Впрочем, то же самое произойдет и с обследованием любого другого вероисповедания, с той только разницей, что быть православным сегодня «модно», а чтобы назвать себя католиком, протестантом или «свидетелем Иеговы» требуется определенное мужество, равно, как и атеистом – это почти то же самое, что в годы советской власти признаться в том, что ты верующий. Поэтому расхождений между самоидентификацией и реальностью будет меньше.
И последний вопрос: а нужно ли тратить так много сил, времени и денег на то, чтобы выяснить, кто во что верит и верит ли вообще? Да еще за государственный – то есть наш с вами – счет. При условии реального отделения Церкви от государства, это не должно влиять на политику последнего. Однако влияет. Идеологический вакуум заставляет власть искать опору в «традиционных ценностях», забывая о том, что за 70 лет иных установок ситуация изменилась глобально – прежде всего геополитически. И сегодня попытки разыграть православную «карту» вызывают глухое (пока еще) раздражение не только у атеистов и приверженцев других вероисповеданий, но и у многих сторонников Православной Церкви – это уже бывало в российской истории и ни к чему хорошему (для верующих) не приводило.

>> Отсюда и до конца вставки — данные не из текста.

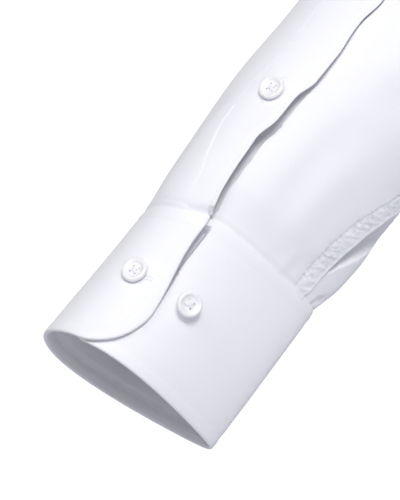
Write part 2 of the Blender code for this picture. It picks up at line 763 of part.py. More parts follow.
def add_underlap(side, material):
    """The narrow strip on the slit's other edge, under the placket; it carries the button."""
    across = (SLIT_INNER + GAP + UNDERLAP, SLIT_INNER + GAP + UNDERLAP / 2, SLIT_INNER + GAP)
    angles, alongs = placket_grid(across, SLIT_LENGTH - 2 * MM)
    out = sleeve_normal(angles, alongs)
    out[0] = seam_square(out[0])
    sunk = GAP + SLEEVE_INSET * ramp(SLEEVE - alongs, 0.030, 0)
    outer = sleeve(angles, alongs) - out * sunk[..., None]
    outer[0] -= DOWN_ARM * GAP
    name = "underlap_left" if side > 0 else "underlap_right"
    return add_wall(name, mirrored(outer, side), mirrored(outer - out * CLOTH, side), material)


CUFF_ROWS = (0, 3, 9, 20, 45, 71)
CUFF_STEP = math.radians(13)
UNDER_TURN = math.radians(-230)  # past this, the cuff runs in under its own lapped end


def cuff_ends(up):
    """Arm angles of the cuff's lapped edge and of its under edge, rounded at the mouth corners."""
    short = max(CUFF_CORNER - up, 0)
    cut = CUFF_CORNER - math.sqrt(CUFF_CORNER**2 - short**2)
    radius = SECTIONS[-1].half_width
    flare = CUFF_FLARE * ramp(CUFF - up, 0, 0.050)
    edge = placket_edge(np.array([0.0]))[0] + (flare - cut) / radius
    under = placket_edge(np.array([0.0]))[0] - 2 * math.pi - (CUFF_LAP - cut) / radius
    return edge, under


def add_cuff(side, material):
    """One strip round the wrist: from its lapped edge round and in under itself."""
    steps = int((2 * math.pi + CUFF_LAP / SECTIONS[-1].half_width) / CUFF_STEP)
    share = np.linspace(0, 1, steps + 1)
    ups = np.array(CUFF_ROWS) * MM
    ends = [cuff_ends(up) for up in ups]
    angles = np.array([edge + (under - edge) * share for edge, under in ends])
    alongs = np.repeat(SLEEVE + CUFF - ups[:, None], steps + 1, axis=1)
    lift = lap_lift(np.maximum(angles, -2 * math.pi), np.zeros_like(angles))
    lift = np.where(angles < UNDER_TURN, 0, lift)
    cuff_alongs = np.maximum(alongs, SLEEVE + 0.01 * MM)
    out = sleeve_normal(angles, cuff_alongs)
    out[-1] = seam_square(out[-1])
    outer = section(angles, cuff_alongs) + out * lift[..., None]
    name = "cuff_left" if side > 0 else "cuff_right"
    return add_wall(name, mirrored(outer, side), mirrored(outer - out * INTERLINED, side), material)


# ---------------------------------------------------------------- buttons

BUTTON_SIDES = 12
HOLE_RADIUS = 0.8 * MM
HOLE_REACH = 1.45 * MM
HOLE_SIDES = 4


def add_button(name, place, out, across, material):
    """A turned four-hole button lying on `place`, its face along `out`."""
    radius = BUTTON / 2
    profile = (
        (0.80 * radius, 0.0),
        (radius, 0.35 * BUTTON_THICK),
        (0.97 * radius, 0.85 * BUTTON_THICK),
        (0.80 * radius, BUTTON_THICK),
        (0.62 * radius, 0.72 * BUTTON_THICK),
    )
    turn = np.arange(BUTTON_SIDES) * 2 * math.pi / BUTTON_SIDES
    work = bmesh.new()
    rings = []
    for r, z in profile:
        rings.append([work.verts.new((r * math.cos(t), r * math.sin(t), z)) for t in turn])
    for low, high in zip(rings, rings[1:]):
        for i in range(BUTTON_SIDES):
            n = (i + 1) % BUTTON_SIDES
            work.faces.new((low[i], low[n], high[n], high[i]))
    work.faces.new(list(reversed(rings[0])))
    work.faces.new(rings[-1])
    mesh = bpy.data.meshes.new(name)
    work.to_mesh(mesh)
    work.free()
    mesh.materials.append(material)
    across = unit(across - out * np.dot(across, out))
    frame = np.eye(4)
    frame[:3, 0], frame[:3, 1], frame[:3, 2] = across, np.cross(out, across), out
    frame[:3, 3] = place + out * GAP
    button = bpy.data.objects.new(name, mesh)
    bpy.context.scene.collection.objects.link(button)
    button.matrix_world = Matrix([list(row) for row in frame])
    for number, degrees in enumerate((45, 135, 225, 315), 1):
        cutter = hole_cutter(f"{name}_hole_{number}", math.radians(degrees))
        cutter.parent = button
        cut = button.modifiers.new("hole", "BOOLEAN")
        cut.operation = "DIFFERENCE"
        cut.object = cutter
    return button


def hole_cutter(name, turn):
    """A prism through one of a button's holes, in the button's own frame."""
    work = bmesh.new()
    bmesh.ops.create_cone(
        work,
        cap_ends=True,
        segments=HOLE_SIDES,
        radius1=HOLE_RADIUS,
        radius2=HOLE_RADIUS,
        depth=3 * BUTTON_THICK,
    )
    reach = HOLE_REACH * math.sqrt(2)
    bmesh.ops.translate(work, verts=work.verts, vec=(reach * math.cos(turn), reach * math.sin(turn), 0))
    mesh = bpy.data.meshes.new(name)
    work.to_mesh(mesh)
    work.free()
    cutter = bpy.data.objects.new(name, mesh)
    cutter.hide_render = True
    cutter.display_type = "WIRE"
    bpy.context.scene.collection.objects.link(cutter)
    return cutter


FIRST_BUTTON_Z = -0.122
BUTTON_SPACING = 0.090
FRONT_BUTTONS = 7
CENTRE_STEPS = 400
STAND_BUTTON_UP = 0.45  # of the stand's height
GAUNTLET_UP = 56.0 * MM
GAUNTLET_IN = 10.5 * MM
CUFF_BUTTON_UP = 35.5 * MM
FIRST_CUFF_BUTTON = -47
SECOND_CUFF_BUTTON = -10


def centre_rise(z):
    """The rise at which the centre front has a height."""
    rises = np.linspace(HEM_FRONT, NECK, CENTRE_STEPS)
    return np.interp(z, column(RINGS, "front_z", rises, "rise"), rises)


def add_front_buttons(material):
    """Seven down the band on the centre line, and one on the collar stand."""
    zero = np.zeros(1)
    for number in range(FRONT_BUTTONS):
        rise = np.array([centre_rise(FIRST_BUTTON_Z - BUTTON_SPACING * number)])
        out = torso_normal(zero, rise)[0]
        place = torso(zero, rise)[0] + out * (2 * CLOTH + 2 * GAP + CLEAR)
        add_button(f"button_front_{number + 1}", place, out, np.array([1.0, 0, 0]), material)
    up = np.array([STAND_BUTTON_UP])
    place = stand_point(zero, up, np.array([INTERLINED + 2 * GAP]))[0] + np.array([0, 0, SEAM_RISE])
    out = unit(np.array([0, -1.0, -0.08]))
    add_button("button_collar", place, out, np.array([1.0, 0, 0]), material)


def add_sleeve_buttons(side, material):
    name = "left" if side > 0 else "right"
    flip = np.array([side, 1, 1])
    up = np.array([GAUNTLET_UP])
    angle = placket_turn(up, GAUNTLET_IN)
    out = sleeve_normal(angle, SLEEVE - up)[0]
    lift = lap_lift(np.full(1, -1.0), up)[0] + 2 * GAP + CLOTH + free_edge_lift(angle, up)[0]
    place = sleeve(angle, SLEEVE - up)[0] + out * lift
    add_button(f"button_gauntlet_{name}", place * flip, out * flip, DOWN_ARM * flip, material)
    along = np.array([SLEEVE + CUFF - CUFF_BUTTON_UP])
    for number, degrees in ((1, FIRST_CUFF_BUTTON), (2, SECOND_CUFF_BUTTON)):
        angle = np.radians([float(degrees)])
        out = sleeve_normal(angle, along)[0]
        lift = lap_lift(angle, np.zeros(1))[0] if number == 1 else 0
        place = section(angle, along)[0] + out * (lift + CLEAR)
        add_button(f"button_cuff_{name}_{number}", place * flip, out * flip, DOWN_ARM * flip, material)


def main():
    for old in list(bpy.data.objects):
        bpy.data.objects.remove(old)
    shirting = cloth_material("white poplin", WHITE, 0.85)
    interlined = cloth_material("interlined white poplin", WHITE, 0.8)
    pearl = cloth_material("pearl resin", PEARL, 0.3)
    add_back(shirting)
    add_yoke(shirting)
    add_front_band(shirting)
    add_stand(interlined)
    add_collar(interlined)
    for side in (1, -1):
        add_front(side, shirting)
        add_sleeve(side, shirting)
        add_placket(side, shirting)
        add_underlap(side, shirting)
        add_cuff(side, interlined)
        add_sleeve_buttons(side, pearl)
    add_front_buttons(pearl)


main()
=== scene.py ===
"""A man's long sleeve dress shirt of white poplin, buttoned and filled out as if worn.

Metres, +Z up, the front facing -Y, so +X is the wearer's left. The origin is where the wearer's
shoulders carry the shirt, midway between the two sides of the neck.
"""

import math
from collections import namedtuple

import bmesh
import bpy
import numpy as np
from mathutils import Matrix, Vector


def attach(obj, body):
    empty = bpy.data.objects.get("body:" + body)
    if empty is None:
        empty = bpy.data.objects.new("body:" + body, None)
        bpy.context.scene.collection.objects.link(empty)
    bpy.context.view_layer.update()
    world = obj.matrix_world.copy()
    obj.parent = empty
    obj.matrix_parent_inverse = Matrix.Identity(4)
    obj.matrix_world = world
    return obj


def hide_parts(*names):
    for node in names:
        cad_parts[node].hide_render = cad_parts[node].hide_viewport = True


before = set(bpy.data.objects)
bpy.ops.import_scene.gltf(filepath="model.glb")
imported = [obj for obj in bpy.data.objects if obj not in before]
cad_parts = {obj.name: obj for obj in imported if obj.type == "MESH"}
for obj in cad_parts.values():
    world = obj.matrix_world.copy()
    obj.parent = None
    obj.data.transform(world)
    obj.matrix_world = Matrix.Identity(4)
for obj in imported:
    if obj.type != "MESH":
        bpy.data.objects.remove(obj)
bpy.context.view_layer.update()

# ------------------------------------------------------------------------------------ the back
# One panel of white cotton poplin from the yoke seam down to the curved hem, which is turned up
# twice and stitched. Its sides are felled to the fronts. Filled out, it falls in soft flutes.

MM = 0.001
GAP = 0.3 * MM
CLOTH = 0.7 * MM
HEM_SIDE, HEM_FRONT, HEM_BACK = -0.690, -0.765, -0.785
HEM_TURNED = 6.5 * MM
HIP, UNDERARM, SHOULDER_END, NECK = -0.600, -0.250, -0.045, 0.115
FELL = 7.0 * MM
ARMHOLE_TURN = math.radians(10)
SCOOP_FRONT, SCOOP_BACK = math.radians(30), math.radians(25)
HEM_ROWS, SIDE_ROWS, ARMHOLE_ROWS, YOKE_ROW, BACK_COLUMNS = 36, 72, 60, 42, 112
ON_CLOTH = 0.05 * MM  # how far stitches stand on a single panel


def table(columns, *rows):
    """A table with named columns. The first one after any name is what it is read by."""
    kind = namedtuple("Row", columns)
    return [kind(*row) for row in rows]


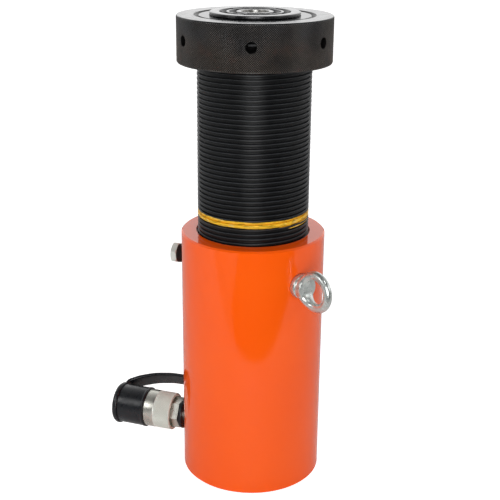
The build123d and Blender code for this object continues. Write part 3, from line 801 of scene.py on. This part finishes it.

Честно говоря, расстраивает меня не отчетливое стремление максимально увеличить число православных в России: это часто бывало и раньше. Приводимые данные, что в дореволюционной России (правда, до закона о свободе вероисповедания) 100% населения были верующими, а в годы советской власти почти столько же – атеистами, только подтверждают это мнение. Обидно другое: социолог обязан быть беспристрастным. Да, были времена, когда не только респонденты вынуждены были отвечать определенным образом, но и социологи вынуждены были делать вид, что они этим ответам верят. Но сегодня-то?.. Может быть, правы те исследователи, которые видят в российском православии очередной идеологический жупел, лишенный духовного содержания? Обидно. За православие.